▶ _Short task_
Return, exactly as written, every line from the first line of the data below through the line that contains "math.radians(tilt), 0.0)".

•••••

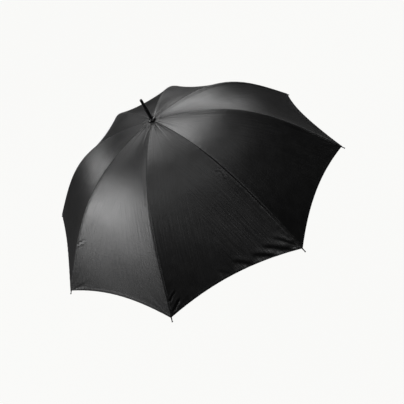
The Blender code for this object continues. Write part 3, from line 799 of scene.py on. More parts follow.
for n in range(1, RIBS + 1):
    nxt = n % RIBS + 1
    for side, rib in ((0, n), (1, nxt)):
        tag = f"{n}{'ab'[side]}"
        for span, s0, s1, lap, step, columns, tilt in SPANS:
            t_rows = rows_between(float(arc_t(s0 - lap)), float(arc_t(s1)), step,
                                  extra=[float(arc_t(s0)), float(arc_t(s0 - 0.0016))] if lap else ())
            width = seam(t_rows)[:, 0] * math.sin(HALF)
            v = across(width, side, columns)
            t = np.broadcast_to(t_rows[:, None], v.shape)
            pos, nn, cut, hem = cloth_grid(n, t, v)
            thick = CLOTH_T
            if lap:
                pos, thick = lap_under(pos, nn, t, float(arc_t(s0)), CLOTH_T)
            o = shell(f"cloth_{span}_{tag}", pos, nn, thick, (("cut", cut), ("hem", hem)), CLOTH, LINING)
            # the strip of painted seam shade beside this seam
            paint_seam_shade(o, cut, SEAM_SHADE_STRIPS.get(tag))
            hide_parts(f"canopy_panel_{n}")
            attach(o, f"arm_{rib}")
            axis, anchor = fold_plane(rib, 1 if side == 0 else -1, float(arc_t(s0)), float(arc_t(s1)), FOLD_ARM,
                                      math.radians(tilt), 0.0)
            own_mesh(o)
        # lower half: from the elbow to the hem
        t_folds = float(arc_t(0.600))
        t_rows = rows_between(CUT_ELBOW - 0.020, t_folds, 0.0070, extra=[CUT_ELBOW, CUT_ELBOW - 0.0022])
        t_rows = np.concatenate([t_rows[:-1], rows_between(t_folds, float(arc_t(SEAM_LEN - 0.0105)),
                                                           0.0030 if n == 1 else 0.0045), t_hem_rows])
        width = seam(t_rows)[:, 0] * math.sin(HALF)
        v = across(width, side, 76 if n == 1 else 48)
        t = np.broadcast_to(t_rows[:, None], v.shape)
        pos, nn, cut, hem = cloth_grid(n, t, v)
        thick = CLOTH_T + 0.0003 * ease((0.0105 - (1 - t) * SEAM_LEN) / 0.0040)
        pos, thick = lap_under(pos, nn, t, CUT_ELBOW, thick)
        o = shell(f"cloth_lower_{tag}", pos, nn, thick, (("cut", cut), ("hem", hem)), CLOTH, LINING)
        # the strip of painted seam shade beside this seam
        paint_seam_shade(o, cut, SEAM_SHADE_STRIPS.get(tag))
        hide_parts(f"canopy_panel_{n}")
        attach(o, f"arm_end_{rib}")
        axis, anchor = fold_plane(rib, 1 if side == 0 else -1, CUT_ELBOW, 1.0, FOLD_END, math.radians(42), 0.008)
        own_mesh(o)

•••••

▶ _Task result_
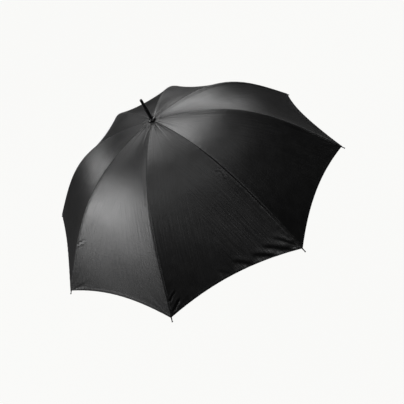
The Blender code for this object continues. Write part 3, from line 799 of scene.py on. More parts follow.
for n in range(1, RIBS + 1):
    nxt = n % RIBS + 1
    for side, rib in ((0, n), (1, nxt)):
        tag = f"{n}{'ab'[side]}"
        for span, s0, s1, lap, step, columns, tilt in SPANS:
            t_rows = rows_between(float(arc_t(s0 - lap)), float(arc_t(s1)), step,
                                  extra=[float(arc_t(s0)), float(arc_t(s0 - 0.0016))] if lap else ())
            width = seam(t_rows)[:, 0] * math.sin(HALF)
            v = across(width, side, columns)
            t = np.broadcast_to(t_rows[:, None], v.shape)
            pos, nn, cut, hem = cloth_grid(n, t, v)
            thick = CLOTH_T
            if lap:
                pos, thick = lap_under(pos, nn, t, float(arc_t(s0)), CLOTH_T)
            o = shell(f"cloth_{span}_{tag}", pos, nn, thick, (("cut", cut), ("hem", hem)), CLOTH, LINING)
            # the strip of painted seam shade beside this seam
            paint_seam_shade(o, cut, SEAM_SHADE_STRIPS.get(tag))
            hide_parts(f"canopy_panel_{n}")
            attach(o, f"arm_{rib}")
            axis, anchor = fold_plane(rib, 1 if side == 0 else -1, float(arc_t(s0)), float(arc_t(s1)), FOLD_ARM,
                                      math.radians(tilt), 0.0)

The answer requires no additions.